Witan menjelma menjadi pemain fantastis seperti sedia kala. Bermain pertama kali sebagai striker palsu di pulau sendiri (BJ Habibie di Parepare hanya berjarak satu provinsi dari Palu), ia bangun dari tidurnya.
Body shape-nya selalu tepat, sentuhannya kembali, finishing mautnya muncul lagi. Dua golnya membuat Persija menang pertama kali sejak lima pertandingan.
Duet Ryo-Witan dipertahankan untuk laga berikutnya melawan Persikabo 1973. Hasilnya, satu gol, satu assist, dan satu pre-assist bisa dilesakkan Witan.
Andai bulan madu yang tertunda ini bisa diperpanjang hingga selamanya.
***
Realitanya, dua penampilan gacor di lini depan itu menjadi dua laga terakhir Witan untuk Persija (setidaknya pada musim ini).
Manajemen Persija menerima klausul peminjaman dari Bhayangkara FC yang berada di dasar klasemen. Langkah mundur lagi.
Melihat unggahan sang istri, tampak Witan sejatinya tak mengharapkan perpindahan ini.
Ada pula screenshoot bantahan akun Witan di lini komentar unggahan ketua umum The Jakmania Diky Soemarno yang menyatakan ia pindah karena kemauan sendiri.
Dari megahnya Eropa, pulang ke klub besar Liga 1, dan kini di tim juru kunci.
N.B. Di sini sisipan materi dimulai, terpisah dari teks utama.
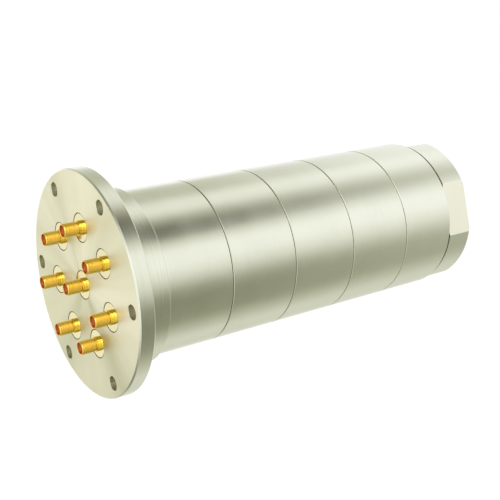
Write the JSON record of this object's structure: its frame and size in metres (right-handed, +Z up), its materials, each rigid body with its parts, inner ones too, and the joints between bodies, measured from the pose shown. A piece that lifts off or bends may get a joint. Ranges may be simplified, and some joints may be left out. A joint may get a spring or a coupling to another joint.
{
  "type": "slip ring",
  "caption": "Flange-mounted cylindrical slip ring with threaded gold coaxial jacks at both ends and wrench flats on its turning end.",
  "frame": {"origin": "centre of the bolt circle on the flange's mounting face, which is the flange's rear face", "axes": "+X along the axis of rotation from the flange towards the rotor end, +Z up"},
  "size_m": [0.2264, 0.105, 0.105],
  "materials": {
    "housing_aluminium": "satin conversion-coated, turned",
    "inner_aluminium": "satin turned",
    "dielectric": "satin",
    "gold_plate": "gold plated, bright",
    "gold_contact": "gold plated, bright",
    "brass": "turned",
    "gold_ring": "gold plated, turned",
    "copper": "drawn copper",
    "seal_rubber": "matte",
    "cage_brass": "machined",
    "steel": "ground"
  },
  "bodies": {
    "stator": {"flange_housing": "housing_aluminium", "module_housing_1": "housing_aluminium", "module_housing_2": "housing_aluminium", "module_housing_3": "housing_aluminium", "end_housing": "housing_aluminium", "tie_rods": "steel", "joint_seals": "seal_rubber", "bearing_carrier": "inner_aluminium", "stator_jack_0": "gold_plate", "stator_jack_1": "gold_plate", "stator_jack_2": "gold_plate", "stator_jack_3": "gold_plate", "stator_jack_4": "gold_plate", "stator_jack_5": "gold_plate", "stator_jack_6": "gold_plate", "stator_jack_7": "gold_plate", "stator_jack_insulators": "dielectric", "stator_jack_contacts": "gold_contact", "stator_ring_1": "brass", "stator_ring_2": "brass", "stator_ring_3": "brass", "stator_ring_4": "brass", "stator_ring_5": "brass", "stator_ring_6": "brass", "stator_ring_7": "brass", "contact_springs": "copper", "axis_channel_stator": "brass", "stator_leads": "copper", "front_outer_race": "steel", "rear_outer_race": "steel", "shaft_seal": "seal_rubber"},
    "rotor": {"rotor_end": "housing_aluminium", "rotor_shaft": "steel", "rotor_screws": "steel", "rotor_ring_1": "gold_ring", "rotor_ring_2": "gold_ring", "rotor_ring_3": "gold_ring", "rotor_ring_4": "gold_ring", "rotor_ring_5": "gold_ring", "rotor_ring_6": "gold_ring", "rotor_ring_7": "gold_ring", "axis_channel_rotor": "brass", "rotor_leads": "copper", "front_inner_race": "steel", "rear_inner_race": "steel", "bearing_locknut": "steel", "rotor_jack_0": "gold_plate", "rotor_jack_1": "gold_plate", "rotor_jack_2": "gold_plate", "rotor_jack_3": "gold_plate", "rotor_jack_4": "gold_plate", "rotor_jack_5": "gold_plate", "rotor_jack_6": "gold_plate", "rotor_jack_7": "gold_plate", "rotor_jack_insulators": "dielectric", "rotor_jack_contacts": "gold_contact"},
    "front_ball_set": {"front_balls": "steel", "front_cage": "cage_brass"},
    "rear_ball_set": {"rear_balls": "steel", "rear_cage": "cage_brass"}
  },
  "joints": [
    {"name": "rotor_spin", "type": "hinge", "parent": "stator", "child": "rotor", "pos_m": [0, 0, 0], "axis": [1, 0, 0], "continuous": true},
    {"name": "front_ball_orbit", "type": "hinge", "parent": "stator", "child": "front_ball_set", "pos_m": [0, 0, 0], "axis": [1, 0, 0], "continuous": true},
    {"name": "rear_ball_orbit", "type": "hinge", "parent": "stator", "child": "rear_ball_set", "pos_m": [0, 0, 0], "axis": [1, 0, 0], "continuous": true}
  ],
  "couplings": [
    {"joint": "front_ball_orbit", "follows": "rotor_spin", "ratio": 0.4286},
    {"joint": "rear_ball_orbit", "follows": "rotor_spin", "ratio": 0.4286}
  ]
}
Bukan karier yang patut dicontoh generasi berikutnya.
Untungnya, klub anyar Witan mencoba membangun skuad mumpuni di bursa transfer tengah musim, termasuk pemain sekaliber Radja Nainggolan.
Jika melihat Teerasil Dangda yang pada masa mudanya ditolak klub Eropa dan bisa membangun karier di negeri sendiri untuk memenangi kepindahan ke Jepang, apakah Bhayangkara FC bisa menyediakan ruang yang tepat bagi Witan untuk meniru skenario itu?